In fact, many of the steps Snowden and Falkoff recommend for people like the Harringtons are in line with general best practices of families seeking to preserve multi-generational wealth:

Prioritizing family communication, including holding regular meetings to ensure everyone understands their roles and responsibilities, and the importance of compliance with tax and regulatory protocols. This may mean it becomes more difficult to keep large trusts a secret from beneficiaries not yet entrusted with the responsibility, but that may be outweighed by the benefits of education and training.

Assembling a trusted team of financial, legal, and tax advisors that can help perform an audit of the portfolio and create a map of the ownership structures. A careful review might reveal opportunities to simplify the reporting burden by reducing the number of entities. There are also nuances to the definition of “beneficial ownership” that argue for expert advice.

Keeping good books and records from the beginning. The CTA will require a clear understanding of who owns and controls each entity at the moment of formation, rather than trying to figure it out at the moment tax returns are being prepared.

Leveraging technology.

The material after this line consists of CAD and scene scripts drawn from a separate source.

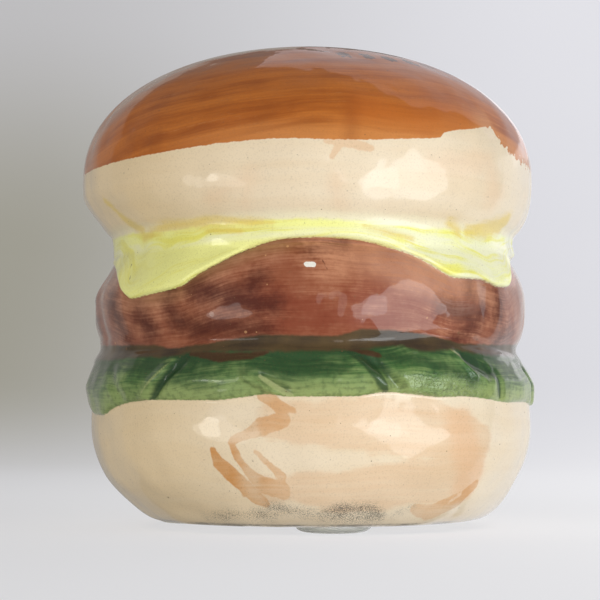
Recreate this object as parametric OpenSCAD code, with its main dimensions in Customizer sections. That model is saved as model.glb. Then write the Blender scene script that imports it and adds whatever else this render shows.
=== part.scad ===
// Novelty coin bank: a hollow, slip-cast cheeseburger that stands on three domed pads.
// The casting is one piece: buns, lettuce, patty and cheese are relief on the same wall.
// Units are millimetres. +Z is up, the front is towards -Y, and the pads stand on z = 0.

/* [Casting] */
// Widest radius of the top bun
bun_r = 60.5; // [54:0.5:66]
// Thickness of the cast wall
wall = 4.5; // [3.5:0.25:5]
// Thickness of the floor, between the cavity and the recess under it
floor_t = 4.5; // [3.5:0.25:6]
// Height of the lower bun, from its underside to the lettuce
lower_bun_h = 32; // [30:0.2:34]
// Height of the lettuce
lettuce_h = 12.4; // [11:0.2:14]
// Height of the patty that shows under the cheese
patty_h = 26.2; // [25:0.2:29]
// Height of the cheese between the patty and the top bun
cheese_h = 4.8; // [4.4:0.2:7]
// Height of the top bun
top_bun_h = 50.2; // [48:0.2:54]

/* [Lettuce and cheese] */
// Number of lobes along the lower edge of the lettuce
lobes = 9; // [7:1:12]
// How far the cheese slice stands proud of the patty
cheese_proud = 1.2; // [0.8:0.1:2]
// How far the corners of the slice hang below the top of the patty
corner_drop = 12; // [10:0.2:15]

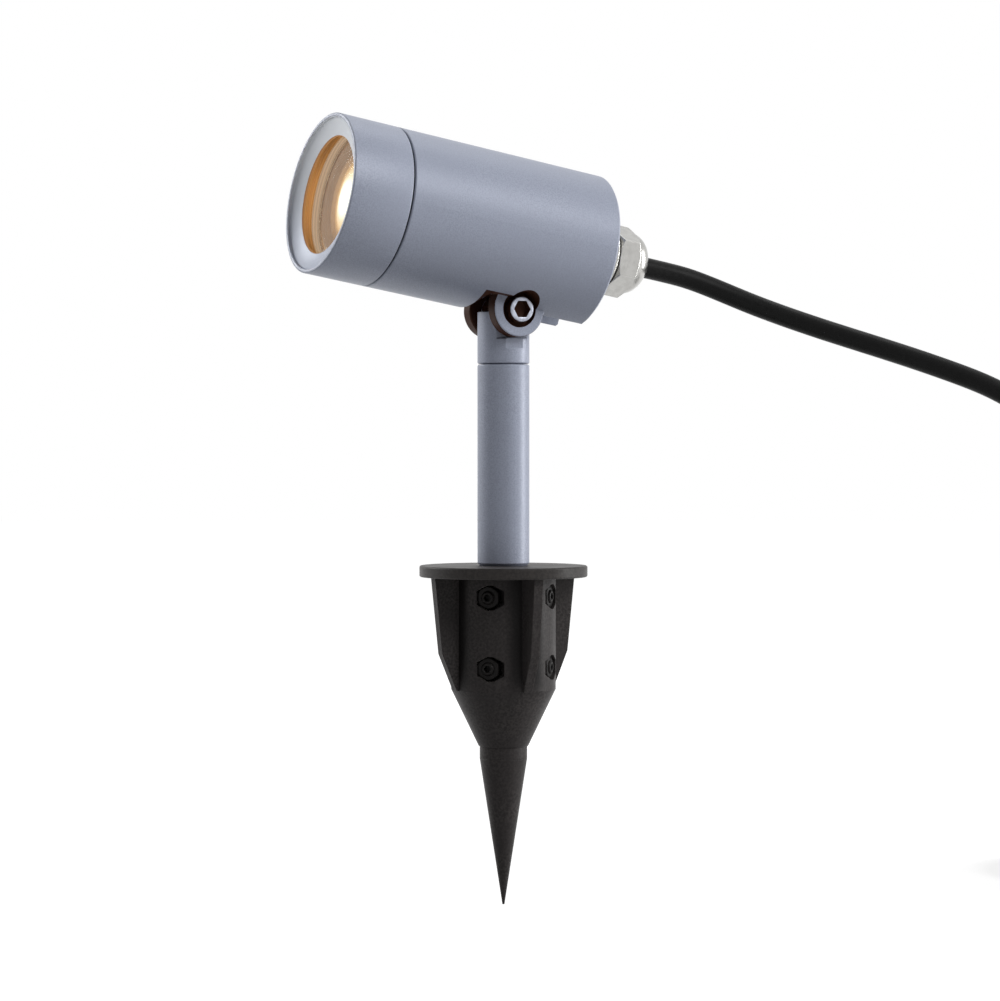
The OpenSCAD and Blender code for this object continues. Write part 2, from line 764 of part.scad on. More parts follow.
module swivel_bush() {
    bush_len = spigot_len - 3 * clip_t;
    color("#d5d5cf") translate([0, 0, seam_z - bush_len])
        ring(bush_r - run_gap / 2, spigot_r + run_gap, bush_len);
}

module spigot_clip() {
    color(zinc) translate([0, 0, spigot_end_z + clip_t + run_gap / 2])
        ring(spigot_r + clip_t / 2, spigot_r - clip_t + run_gap, clip_t);
}

module post_core() {
    color(zinc) translate([0, 0, core_end_z]) cylinder(r = core_r, h = core_top_z - core_end_z);
}

module flange_disc() {
    color("#3b3736") difference() {
        bevelled(flange_d / 2, flange_t, edge_bevel, edge_bevel);
        translate([0, 0, -eps]) cylinder(r = core_r + run_gap, h = flange_t + 2 * eps);
    }
}

module around_hub() {
    for (m = [0:1])
        for (z = [0:1])
            mirror([0, m, 0]) both_sides()
                rotate([0, 0, 45])
                    translate([0, 0, -upper_row_z - z * row_pitch])
                        rotate([0, 90, 0])
                            children();
}

module nut_pocket() {
    corner_share = 0.27;
    near_y = pocket_w / 2 - pocket_shift;
    far_y = -pocket_w / 2 - pocket_shift;
    translate([0, 0, pocket_floor_r]) linear_extrude(hub_r) polygon([
        [-pocket_h / 2, 0],
        [-pocket_h * corner_share, near_y],
        [pocket_h * corner_share, near_y],
        [pocket_h / 2, 0],
        [pocket_h / 2, -2 * pocket_shift],
        [pocket_h * corner_share, far_y],
        [-pocket_h * corner_share, far_y],
        [-pocket_h / 2, -2 * pocket_shift]
    ]);
}

module spike_hub() {
    color(moulding) difference() {
        union() {
            translate([0, 0, -hub_len]) cylinder(r = hub_r, h = hub_len);
            translate([0, 0, cone_end_z]) cylinder(d1 = cone_end_d, d2 = hub_d, h = cone_len);
            translate([0, 0, collar_end_z]) cylinder(d = point_d, h = collar_len + eps);
            for (a = [0:90:270])
                rotate([90, 0, a])
                    translate([0, 0, -fin_t / 2])
                        linear_extrude(fin_t) polygon([
                            [hub_r / 2, 0],
                            [fin_top_r, 0],
                            [fin_low_r, -fin_shoulder_z],
                            [fin_end_r, -hub_len],
                            [hub_r / 2, -hub_len]
                        ]);
        }
        translate([0, 0, core_end_z - run_gap]) cylinder(r = core_r + run_gap, h = hub_len);
        around_hub() {
            nut_pocket();
            cylinder(d = clamp_d + 2 * run_gap, h = hub_r);
        }
        translate([0, 0, collar_end_z - eps])
            cylinder(r = point_peg_r + run_gap, h = point_peg_len + 2 * eps);
    }
}

module clamping_nuts() {
    color("#33302f") around_hub() translate([0, 0, pocket_floor_r + run_gap]) difference() {
        rotate([0, 0, 30]) hexagon(nut_af, nut_t);
        translate([0, 0, -eps]) cylinder(d = clamp_d, h = nut_t + 2 * eps);
    }
}

module clamping_screws() {
    color("#4a4645") around_hub() translate([0, 0, core_r + run_gap / 2]) difference() {
        cylinder(d = clamp_d - 2 * run_gap, h = clamp_len);
        translate([0, 0, clamp_len - clamp_d / 2]) hexagon(clamp_d / 2, clamp_d);
    }
}

module spike_point() {
    color("#242222") {
        translate([0, 0, ground_z]) cylinder(r1 = tip_r, r2 = point_d / 2, h = point_len);
        translate([0, 0, collar_end_z - eps]) cylinder(r = point_peg_r, h = point_peg_len);
    }
}

function unit(v) = v / norm(v);
function heading(p, i) = unit(p[min(i + 1, len(p) - 1)] - p[max(i - 1, 0)]);
function turned(v, t) = unit(v - (v * t) * t);
function first_side(t) = abs(t[2]) > abs(t[0]) + abs(t[1]) ? [1, 0, 0] : [0, 0, 1];
function sides_of(p) = [
    for (i = 0, v = turned(first_side(heading(p, 0)), heading(p, 0)); i < len(p);
         i = i + 1, v = turned(v, heading(p, min(i, len(p) - 1)))) v
];

module tube(p, r, sides) {
    side = sides_of(p);
    last = len(p) - 1;
    corners = [
        for (i = [0:last]) let (across = cross(heading(p, i), side[i]))
            for (k = [0:sides - 1])
                p[i] + r * (cos(360 * k / sides) * side[i] + sin(360 * k / sides) * across)
    ];
    walls = [
        for (i = [0:last - 1])
            for (k = [0:sides - 1])
                let (a = i * sides + k, b = i * sides + (k + 1) % sides)
                    each [[a, a + sides, b], [b, a + sides, b + sides]]
    ];
    ends = [
        for (k = [1:sides - 2])
            each [[0, k, k + 1], [last * sides, last * sides + k + 1, last * sides + k]]
    ];
    polyhedron(corners, concat(walls, ends));
}

turns = 2 * layer_turns;
ring_step = 15;
coil_sides = 6;
tube_sides = 10;
lead_sides = 8;
function coil_radius(turn) = coil_r + turn_pitch * abs(turn - layer_turns);
function coil_height(turn) = coil_z + layer_pitch * min(1, max(0, 2 * (turn - layer_turns) + 0.5));
function coil_point(turn) = [
    coil_centre[0] + coil_radius(turn) * cos(-90 - 360 * turn),
    coil_centre[1] + coil_radius(turn) * sin(-90 - 360 * turn),
    coil_height(turn)
];
coil_path = concat(
    [coil_point(0) + [cable_d, 0, 0]],
    [for (a = [0:ring_step:360 * turns]) coil_point(a / 360)],
    [coil_point(turns) + [0, cable_d, 0]]
);
half_turn_rings = 180 / ring_step;
coil_gap = min([
    for (i = [0:len(coil_path) - 1])
        for (j = [i + half_turn_rings:1:len(coil_path) - 1])
            norm(coil_path[i] - coil_path[j])
]) - cable_d;
echo(coil_gap = coil_gap);

function path_length(p, i = 0) = i < len(p) - 1 ? norm(p[i + 1] - p[i]) + path_length(p, i + 1) : 0;
echo(cable_length = path_length(route) + path_length(coil_path) + path_length(lead_route));

module supply_cable() {
    color(black_rubber) tube(route, cable_r, tube_sides);
}

module cable_coil() {
    color(black_rubber) tube(coil_path, cable_r, coil_sides);
}

module plug_lead() {
    color(black_rubber) tube(lead_route, cable_r, tube_sides);
}

module rounded_bar(w, h, r) {
    square([w - 2 * r, h], center = true);
    square([w, h - 2 * r], center = true);
    for (x = [-1:2:1])
        for (y = [-1:2:1])
            translate([x * (w / 2 - r), y * (h / 2 - r)]) circle(r);
}

module coil_tie() {
    strands = [for (turn = [1 / 4:1:turns]) coil_radius(turn)];
    bundle_w = max(strands) - min(strands) + cable_d + 2 * seam_gap;
    bundle_h = layer_pitch + cable_d + 2 * run_gap;
    mid_r = (max(strands) + min(strands)) / 2;
    color("#2b2b2d")
        translate([coil_centre[0] - mid_r, coil_centre[1] + tie_w / 2, coil_z + layer_pitch / 2])
            rotate([90, 0, 0])
                linear_extrude(tie_w) difference() {
                    rounded_bar(bundle_w + 2 * tie_t, bundle_h + 2 * tie_t, cable_r);
                    rounded_bar(bundle_w, bundle_h, cable_r - tie_t);
                }
}

module at_plug() {
    translate(plug_start) rotate([90, 0, 90]) children();
}

module plug_boot() {
    color(black_rubber) at_plug() cylinder(r1 = cable_r + tie_t, r2 = plug_d / 5, h = boot_len);
}

module plug_body() {
    color(black_rubber) at_plug() translate([0, 0, boot_len]) difference() {
        union() {
            cylinder(r1 = plug_d / 4, r2 = plug_d / 2, h = plug_len / 3);
            translate([0, 0, plug_len / 3]) cylinder(d = plug_d, h = plug_len * 2 / 3);
        }
        both_sides() translate([plug_pin_pitch / 2, 0, plug_len - plug_pin_d])
            cylinder(r = plug_root_r + run_gap / 2, h = plug_pin_d + eps);
        for (m = [0:1]) mirror([0, m, 0])
            translate([-plug_pin_d / 2, plug_d / 2 - tie_t, plug_len / 2])
                cube([plug_pin_d, tie_t + eps, plug_len]);
    }
}

module plug_pins() {
    tip_z = plug_pin_len - plug_pin_d / 4;
    color(nickel) at_plug() both_sides() translate([plug_pin_pitch / 2, 0, boot_len + plug_len]) {
        translate([0, 0, -plug_pin_d]) cylinder(r = plug_root_r, h = plug_pin_d + seam_gap + eps);
        translate([0, 0, seam_gap]) cylinder(d = plug_pin_d, h = tip_z - seam_gap);
        translate([0, 0, tip_z]) cylinder(d1 = plug_pin_d, d2 = plug_pin_d / 2, h = plug_pin_d / 4);
    }
}

module plug_earth_clips() {
    color(nickel) at_plug() for (m = [0:1]) mirror([0, m, 0])
        translate([-plug_pin_d / 2 + run_gap, plug_d / 2 - tie_t, boot_len + plug_len / 2])
            cube([plug_pin_d - 2 * run_gap, tie_t / 2, plug_len / 2]);
}

head_housing();
bezel_ring();
bezel_oring();
lens_glass();
glass_gasket();
lamp_reflector();
lamp_rings();
lamp_lens();
lamp_base();
lamp_pins();
lamp_holder();
holder_strap();
strap_screws();
terminal_block();
core_wires();
lamp_leads();
gland_body();
gland_cap_nut();
gland_seal();
gland_washer();
gland_lock_nut();
cable_tail();
swivel_stem();
pivot_screws();
pivot_washers();
post_tube();
swivel_bush();
spigot_clip();
post_core();
flange_disc();
spike_hub();
clamping_nuts();
clamping_screws();
spike_point();
supply_cable();
cable_coil();
coil_tie();
plug_lead();
plug_body();
plug_boot();
plug_pins();
plug_earth_clips();
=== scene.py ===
# %% [markdown]
# # A landscape spotlight on a ground spike
# The light is a painted aluminium head that tilts on a round post, over a
# dark plastic spike with four fins. A rubber flex leaves the head through a
# nickel gland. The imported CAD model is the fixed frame: each cell below
# either gives one of its nodes a better finish, or models a finer piece that
# stands for a node and moves with the same body.

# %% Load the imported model
import math

import bpy
from mathutils import Matrix, Vector


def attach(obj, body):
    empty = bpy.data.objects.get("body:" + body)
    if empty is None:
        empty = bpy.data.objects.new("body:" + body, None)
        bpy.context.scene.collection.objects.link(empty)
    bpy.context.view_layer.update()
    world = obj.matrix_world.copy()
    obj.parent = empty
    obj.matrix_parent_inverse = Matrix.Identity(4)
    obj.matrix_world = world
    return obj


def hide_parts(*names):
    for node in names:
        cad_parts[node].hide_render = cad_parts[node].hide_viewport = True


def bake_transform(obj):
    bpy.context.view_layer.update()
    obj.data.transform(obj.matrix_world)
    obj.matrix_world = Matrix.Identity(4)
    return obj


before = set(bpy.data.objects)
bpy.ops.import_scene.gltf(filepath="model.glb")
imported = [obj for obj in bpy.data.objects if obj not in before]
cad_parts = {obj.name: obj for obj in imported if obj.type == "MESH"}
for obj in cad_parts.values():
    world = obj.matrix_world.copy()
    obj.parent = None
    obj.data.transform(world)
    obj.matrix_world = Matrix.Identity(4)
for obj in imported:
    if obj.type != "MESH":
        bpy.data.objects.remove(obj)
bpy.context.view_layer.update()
MM = 0.001

# %% [markdown]
# ## The camera
# The camera stands where the photograph was taken from: a little above the
# ground disc, to the right of the head and about 1.2 m away, with a long
# lens. A matrix built from its own three axes places it exactly, and no
# helper that reads the render size is needed.

# %% Set the camera
CAMERA_AZIMUTH = math.radians(63.35)
CAMERA_DISTANCE = 1.178
CAMERA_HEIGHT = 0.0496
CAMERA_PITCH = math.radians(1.014)
CAMERA_YAW = math.radians(-0.063)
SENSOR_WIDTH = 36
FOCAL_SHARE = 3.12

across = Vector((math.cos(CAMERA_AZIMUTH), math.sin(CAMERA_AZIMUTH), 0))
ahead = Vector((-math.sin(CAMERA_AZIMUTH), math.cos(CAMERA_AZIMUTH), 0))
upward = Vector((0, 0, 1))
camera_place = upward * CAMERA_HEIGHT - ahead * CAMERA_DISTANCE
camera_right = across * math.cos(CAMERA_YAW) - ahead * math.sin(CAMERA_YAW)
level = ahead * math.cos(CAMERA_YAW) + across * math.sin(CAMERA_YAW)
camera_look = level * math.cos(CAMERA_PITCH) - upward * math.sin(CAMERA_PITCH)
camera_up = camera_right.cross(camera_look)

camera_data = bpy.data.cameras.new("camera")
camera_data.sensor_fit = "HORIZONTAL"
camera_data.sensor_width = SENSOR_WIDTH
camera_data.lens = SENSOR_WIDTH * FOCAL_SHARE
camera = bpy.data.objects.new("camera", camera_data)
bpy.context.scene.collection.objects.link(camera)
axes = Matrix((camera_right, camera_up, -camera_look)).transposed()
camera.matrix_world = Matrix.Translation(camera_place) @ axes.to_4x4()
bpy.context.scene.camera = camera
print("camera at", [round(value, 3) for value in camera_place])

# %% [markdown]
# ## Small helpers
# An operator works on whatever is selected, so every step starts by letting
# go of everything. The head leans back by 10 degrees, and most of its pieces
# are round, so they are modelled upright at the origin and then set into the
# head's own frame by one matrix. Applying it leaves the object at the origin
# with its place in its mesh, as a CAD node has.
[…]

There are a wealth of software solutions the Harringtons may already be using to help them stay on top of their complex financial situation: risk management, performance reporting, digital document storage, tax records, cybersecurity safeguards and even tools like private Slack channels to keep the family in touch wherever they are in the world.

To this they could consider adding a compliance tool—well-known providers include Oracle and Thomson Reuters—to help them keep track of their various entities and auto-generate reports.

The bottom line: Nobody suspects you of being a money launderer or a shoe-hoarder—probably. But you also probably don’t want to ignore these new rules. If you want to skip the headaches, remember that the best way to avoid a tedious administrative burden is to optimize for simplicity. If, however, complexity is unavoidable, then the next best thing is to put a good system in place.